In the pharmaceutical industry, cleaning validation is a mandatory step: it ensures that equipment is free from any residue — product, cleaning agent, or microbial contaminant. So far, everyone agrees.
But once you have to calculate acceptance criteria, the smiles often disappear. Because while validating a cleaning process between two products may seem simple on paper, things get seriously complicated when there are 20 of them. At that point, it is no longer a validation: it is a regulatory sudoku on steroids.
Why do acceptance criteria become a nightmare to manage?
Validating a cleaning process between two products? Easy. Two products = one pair. But with 20 products?
You are not validating 20 products. You are validating 380 combinations.

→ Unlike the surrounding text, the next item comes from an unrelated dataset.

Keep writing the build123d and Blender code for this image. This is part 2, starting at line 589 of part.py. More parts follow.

And that is just the beginning. Because for each product A to product B combination, you may actually need to apply two formulas:
- one for the toxicity-based criterion (HBEL),
- another based on the therapeutic dose (mTD).
So 380 combinations × 2 formulas = 760 distinct calculations, each requiring its own parameters and justifications.

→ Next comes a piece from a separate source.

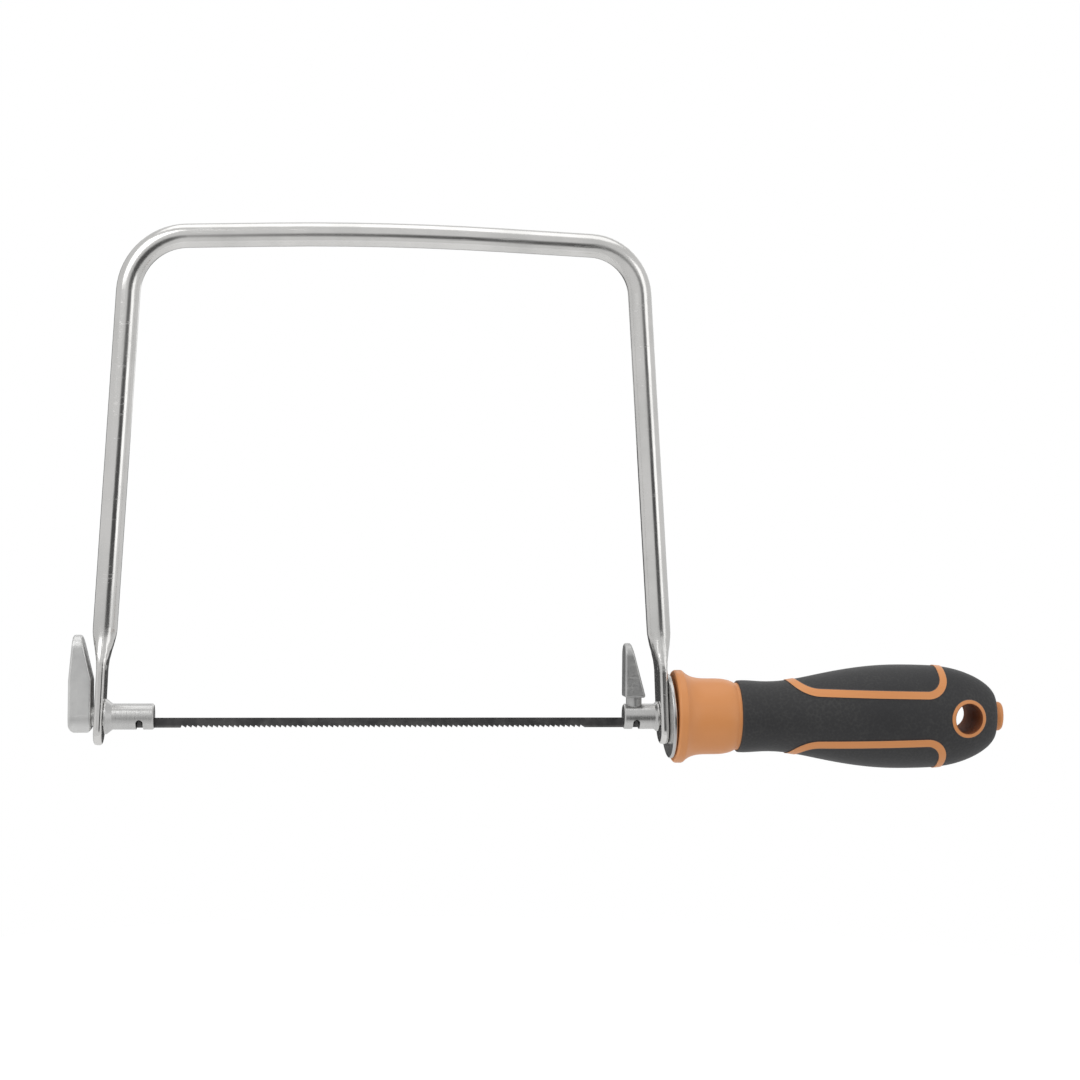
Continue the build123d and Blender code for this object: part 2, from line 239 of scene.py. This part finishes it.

And these calculations must incorporate:
- minimum therapeutic doses (mTD)
- maximum daily dose values (MDD)
- toxicity (HBEL: PDE or ADE)
- safety factors associated with routes of administration
- the actual shared surface area
- the nature of contact (direct, indirect…)
In short, a cheerful cocktail of variables that turns your Excel file into a headache factory.

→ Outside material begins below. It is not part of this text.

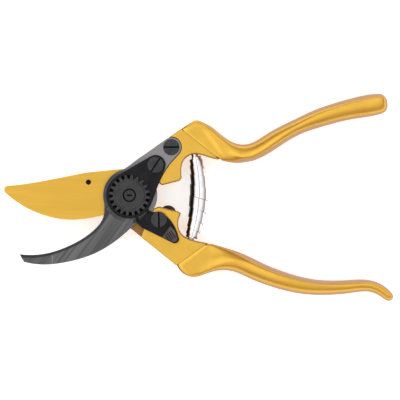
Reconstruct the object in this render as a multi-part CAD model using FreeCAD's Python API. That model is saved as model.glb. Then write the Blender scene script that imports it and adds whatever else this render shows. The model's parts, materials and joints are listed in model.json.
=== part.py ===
"""Bypass pruning shears, lying open on their back face.

The pivot runs along Z through the origin, the table is Z = 0 and the blades point along -X.
Every named value is in millimetres or degrees.
Outline points left of `hub_edge` move with `blade_length` and points right of `neck_end` with
`grip_length`, so longer blades or grips keep the same head between them.
"""
import FreeCAD
import Part
import math
import os

# ---------------------------------------------------------------- driving dimensions
blade_length = 65.0  # pivot to blade tip
grip_length = 137.0  # pivot to the end of the lower grip, along X
hub_edge = -15.0
neck_end = 42.0

close_angle = 30.5  # travel of the pivot from open to closed
catch_angle = 12.0  # travel of the thumb catch from free to locked

running_gap = 0.05  # radial and face clearance between pieces that turn on each other
seat_gap = 0.02  # clearance between pieces that are screwed or pressed together
sweep_gap = 0.4  # clearance between the hook blade's rim and what it turns past

# thicknesses, from the table up
bolt_head_t = 2.6
head_t = 6.0
blade_t = 3.0
hook_t = 4.25
segment_t = 1.8
catch_t = 2.0
pad_t = 2.4
groove_w = 0.6
groove_deep = 0.8
groove_length = 4.6
groove_pitch = 1.15
groove_count = 4
groove_angle = -58.0
nut_flange_t = 2.3
nut_boss_t = 2.0

# pivot hardware radii
shank_r = 4.5
shank_flat = 3.5  # half width across the flats that key the bolt to the hook blade
thread_r = 3.0
bush_wall = 1.5
bolt_head_r = 7.5
nut_teeth = 20
tooth_depth = 1.9
nut_root_r = 8.5
nut_boss_r = 7.9
nut_flats = 13.3
tooth_gap = 0.15
segment_rim = 1.35
meshing_teeth = 4

# rims and heads
hook_rim = 2.35  # how far the hook blade's rim stands out past the toothed segment
rim_step = 0.6  # how much less it stands out on the side away from the catch
head_r = 13.0
neck_round = 1.1
corner_round = 0.9

# screws
screw_r = 2.5
screw_head_r = 4.2
screw_head_t = 2.0
screw_proud = 0.8
slot_w = 1.0
slot_depth = 0.9
shoulder_r = 3.0
washer_t = 0.35

# bumper, dowel and spring
bumper_r = 3.6
bumper_dome = 1.95
bumper_depth = 3.0
dowel_r = 1.5
peg_r = 1.7
peg_depth = 5.0
peg_out = 4.0
strip_t = 0.3
strip_w = 5.9
spring_end_r = 2.85
spring_mid_r = 5.15
spring_turns = 9.2
spring_start = 60.0  # angle round the coil at which the strip begins, 90 being the front

# grips
grip_half_t = 9.2
core_half_t = 3.2
core_ribs = 9  # ribs of a grip that the core runs through
core_share = 0.42  # width of the handle's core as a share of the grip's width
seam_inset = 0.035  # how far a grip's end is drawn in beside the neck, as a share of its size
seam_run = 0.6
tip_blunt = 0.7  # 1 rounds a grip's tip as an ellipse, less makes it blunter
lower_tip = 5.2  # how far each grip's tip reaches past its last rib
upper_tip = 5.0

# bevels of the two cutting edges, and the small blind hole in the cutting blade
blade_bevel_w = 4.6
blade_land = 0.35
blade_hole_r = 1.3
blade_hole_deep = 2.4
hook_bevel_w = 1.6
hook_bevel_t = 0.9

# heights worked out from the stack
z_back = bolt_head_t + running_gap
z_seat = z_back + head_t
z_blade = z_seat + blade_t
z_hook = z_blade + running_gap
z_front = z_hook + hook_t
z_segment = z_front + segment_t
z_catch = z_front + running_gap
z_catch_top = z_catch + catch_t
z_notch = z_hook + 1.6
z_mid = (z_back + z_front) / 2
neck_half_t = (z_front - z_back) / 2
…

The snowball effect of multi-product environments
In a multi-product environment, production lines are shared, molecules vary, dosages change… but the requirements remain. You must:
- identify the worst-case products, equipment, and combinations
- document equipment equivalences (similar or identical)
- redo all your calculations whenever a product or piece of equipment enters or leaves the scope
And of course, all of this must be ready for an inspection, at any time, with solid traceability.
Excel, the false friend
Let us be honest: we all started with Excel. But from 5 products onward, you spend more time tweaking Excel formulas and optimizing how they work than actually focusing on your cleaning process.
And when you need to justify the origin of a safety factor or track down why you rounded an ARL to 0.15 ppm… good luck.
That is when you realize that a good tool is not a luxury — it is a condition for professional survival.
The good news: tools exist
Digitalization (a.k.a. "Pharma 4.0") is not just a buzzword. It is also an opportunity to stop cobbling things together with unstable files and regain control over complexity.
At Hally-pharma, we tackled this problem head-on. Our SaaS solution was designed to handle:
- all product combinations automatically,
- MACO and ARL calculations, without the headache,
- shared surfaces, exclusions, and modeling in just a few clicks,
- and above all, clear, traceable, and actionable documentation.
In short, everything you need to turn a regulatory puzzle into a smooth process.
Conclusion
Defining acceptance criteria is like baking a multi-layer cake… except each layer can collapse if you use the wrong ingredient. The more products there are, the greater the risk of error. And the longer you wait to bring structure, the more painful the rework will be.
So yes, cleaning validation is essential. But mastering acceptance criteria in a multi-product environment is a discipline in its own right.